Registries and the plug-in model
In the new runtime there is a separation between the information and structures needed to execute a plug-in and that related to a plug-in's extensions and extension points. The former is defined and managed by the OSGi framework specification. The latter are Eclipse-specific concepts and are added by they Eclipse runtime code. Accordingly, the original plug-in registy and related objects have been split into OSGi bundles and the Eclipse extension registry.
The parts of IPluginRegistry dealing with execution specification (e.g., IPluginDescriptor, ILibrary, IPrequisite) have been deprecated and the remaining parts related to extensions and extension point have been moved to IExtensionRegistry. Further, the so-called model objects related to the plug-in registry as a whole are now deprecated. These types were presented and instantiated by the runtime primarily to support tooling such as PDE. Unfortunately, it was frequently the case that the level of information needed exceeded the runtime's capabilities or interests (e.g., remembering line numbers for plugin.xml elements) and in the end, the potential consumers of the runtime's information had to maintain their own structures anyway.
In the new runtime we have re-evaluated the facilities provided by the runtime and now provide only those which are either essential for runtime execution or are extraordinarily difficult for others to do. As mentioned above, the plug-in registry model objects have been deprecated as has the plug-in parsing API. The new extensions registry maintains the essential extension-related information. A new state (see org.eclipse.osgi.service.resolver.State and friends) structure represents and allows the manipulation of the essential execution-related information.
Legacy code
org.eclipse.core.boot.BootLoader (class)
BootLoader has been completely deprecated and merged with org.eclipse.core.runtime.Platform since it no longer made sense to have a split between boot and runtime. Note that in fact, the org.eclipse.core.boot plug-in has been broken up and all its code moved to either the new runtime or the compatibility layer.
org.eclipse.core.boot.IPlatformConfiguration (class)
IPlatformConfiguration has always been a type defined by and for the Ecliipse Install/Update component. With the reorganization of the runtime we are able to repatriate this type to its rightful home. This class remains largely unchanged and has been repackaged as org.eclipse.update.configurator.IPlatformConfiguration. The compatibility layer retains a deprecated copy of the original class.

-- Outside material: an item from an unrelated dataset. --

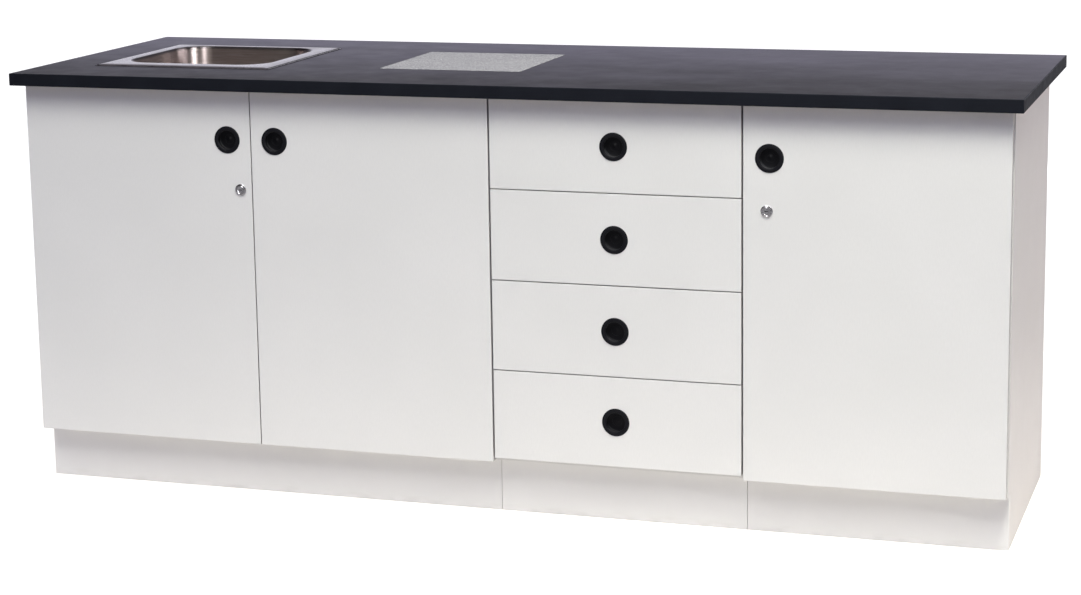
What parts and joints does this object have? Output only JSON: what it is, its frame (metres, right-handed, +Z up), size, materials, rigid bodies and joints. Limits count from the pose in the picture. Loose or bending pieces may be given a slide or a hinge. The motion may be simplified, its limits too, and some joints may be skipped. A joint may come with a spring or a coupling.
{
  "type": "lab bench",
  "caption": "Laboratory bench with a dark worktop, drop-in steel sink and heat-proof plate over a sink cabinet, a drawer cabinet and a cupboard",
  "frame": {"origin": "on the floor, at the middle of the worktop's outline", "axes": "+X along the bench to the right of a person who faces it, +Y towards its rear, +Z up; doors and drawers face -Y"},
  "size_m": [2.04, 0.714, 0.8635],
  "materials": {
    "melamine_white": "smooth white melamine-faced board with a fine pearl texture",
    "back_board_white": "thin white faced hardboard",
    "drawer_box_white": "white faced board with plain edges",
    "laminate_black": "matt black laminate with a faint texture",
    "edging_black": "black plastic edging, softly rounded",
    "plate_grey": "light grey stone-like plate with fine dark and pale specks",
    "sealant_black": "black sealant",
    "sink_steel": "brushed stainless steel, polished in the bowl",
    "waste_chrome": "polished steel",
    "trap_white": "white plastic",
    "pipe_grey": "grey plastic pipe",
    "pull_black": "black moulded plastic, fine matt grain",
    "lock_chrome": "bright nickel plating",
    "hardware_nickel": "nickel-plated steel",
    "runner_zinc": "zinc-plated steel",
    "fastener_zinc": "zinc-plated steel"
  },
  "bodies": {
    "cabinets": {"worktop": "laminate_black", "worktop_edging": "edging_black", "heatproof_plate": "plate_grey", "sealant_beads": "sealant_black", "sink_bowl": "sink_steel", "sink_clips": "fastener_zinc", "sink_waste": "waste_chrome", "bottle_trap": "trap_white", "waste_pipe": "pipe_grey", "top_rails": "melamine_white", "shelf": "melamine_white", "shelf_pins": "hardware_nickel", "hinge_arms": "hardware_nickel", "cabinet_runners": "runner_zinc", "lock_strike": "hardware_nickel", "cabinet_fasteners": "fastener_zinc", "sink_cabinet_side_left": "melamine_white", "sink_cabinet_side_right": "melamine_white", "sink_cabinet_floor": "melamine_white", "sink_cabinet_back": "back_board_white", "sink_cabinet_plinth": "melamine_white", "drawer_cabinet_side_left": "melamine_white", "drawer_cabinet_side_right": "melamine_white", "drawer_cabinet_floor": "melamine_white", "drawer_cabinet_back": "back_board_white", "drawer_cabinet_plinth": "melamine_white", "cupboard_side_left": "melamine_white", "cupboard_side_right": "melamine_white", "cupboard_floor": "melamine_white", "cupboard_back": "back_board_white", "cupboard_plinth": "melamine_white"},
    "door_left": {"door_left_panel": "melamine_white", "door_left_pull": "pull_black", "door_left_hinge_cups": "hardware_nickel", "door_left_lock_housing": "lock_chrome"},
    "door_right": {"door_right_panel": "melamine_white", "door_right_pull": "pull_black", "door_right_hinge_cups": "hardware_nickel"},
    "cupboard_door": {"cupboard_door_panel": "melamine_white", "cupboard_door_pull": "pull_black", "cupboard_door_hinge_cups": "hardware_nickel", "cupboard_door_lock_housing": "lock_chrome"},
    "door_left_lock": {"door_left_lock_core": "lock_chrome"},
    "cupboard_door_lock": {"cupboard_door_lock_core": "lock_chrome"},
    "drawer_1": {"drawer_1_front": "melamine_white", "drawer_1_box": "drawer_box_white", "drawer_1_pull": "pull_black", "drawer_1_runners": "runner_zinc"},
    "drawer_2": {"drawer_2_front": "melamine_white", "drawer_2_box": "drawer_box_white", "drawer_2_pull": "pull_black", "drawer_2_runners": "runner_zinc"},
    "drawer_3": {"drawer_3_front": "melamine_white", "drawer_3_box": "drawer_box_white", "drawer_3_pull": "pull_black", "drawer_3_runners": "runner_zinc"},
    "drawer_4": {"drawer_4_front": "melamine_white", "drawer_4_box": "drawer_box_white", "drawer_4_pull": "pull_black", "drawer_4_runners": "runner_zinc"}
  },
  "joints": [
    {"name": "door_left_hinge", "type": "hinge", "parent": "cabinets", "child": "door_left", "pos_m": [-0.99075, -0.323, 0.4715], "axis": [0, 0, -1], "range_deg": [0, 95]},
    {"name": "door_right_hinge", "type": "hinge", "parent": "cabinets", "child": "door_right", "pos_m": [-0.00925, -0.323, 0.4715], "axis": [0, 0, 1], "range_deg": [0, 90]},
    {"name": "cupboard_door_hinge", "type": "hinge", "parent": "cabinets", "child": "cupboard_door", "pos_m": [0.99075, -0.323, 0.4715], "axis": [0, 0, 1], "range_deg": [0, 95]},
    {"name": "door_left_lock_turn", "type": "hinge", "parent": "door_left", "child": "door_left_lock", "pos_m": [-0.525, -0.33, 0.6345], "axis": [0, -1, 0], "range_deg": [0, 90]},
    {"name": "cupboard_door_lock_turn", "type": "hinge", "parent": "cupboard_door", "child": "cupboard_door_lock", "pos_m": [0.54675, -0.33, 0.6345], "axis": [0, 1, 0], "range_deg": [0, 90]},
    {"name": "drawer_1_slide", "type": "slide", "parent": "cabinets", "child": "drawer_1", "axis": [0, -1, 0], "range_m": [0, 0.375]},
    {"name": "drawer_2_slide", "type": "slide", "parent": "cabinets", "child": "drawer_2", "axis": [0, -1, 0], "range_m": [0, 0.375]},
    {"name": "drawer_3_slide", "type": "slide", "parent": "cabinets", "child": "drawer_3", "axis": [0, -1, 0], "range_m": [0, 0.375]},
    {"name": "drawer_4_slide", "type": "slide", "parent": "cabinets", "child": "drawer_4", "axis": [0, -1, 0], "range_m": [0, 0.375]}
  ]
}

org.eclipse.core.boot.IPlatformRunnable (class)
This class has been deprecated in favour of the identical class org.eclipse.core.runtime.IPlatformRunnable. The was the last remaining use of "boot" in the API and was confusing for people.
org.eclipse.core.runtime.IExtension
org.eclipse.core.runtime.IExtensionPoint (methods)
- getDeclaringPlugin()
- This method (on both classes) gives an upward link to the plug-in which declares the extension or extension-point (respectively). The new registry model separates the execution aspects of plug-ins from the extension/extension-point aspects and no longer contains IPluginDescriptors. Users of this API should consider the new method getParentIdentifier() found on both IExtension and IExtensionPoint. The returned value can be used directly or as a key in the compatibility IPluginRegistry or the OSGi framework's API for bundle discovery (e.g., BundleContext.getBundles(String) <XXX point to the Platofrm method>).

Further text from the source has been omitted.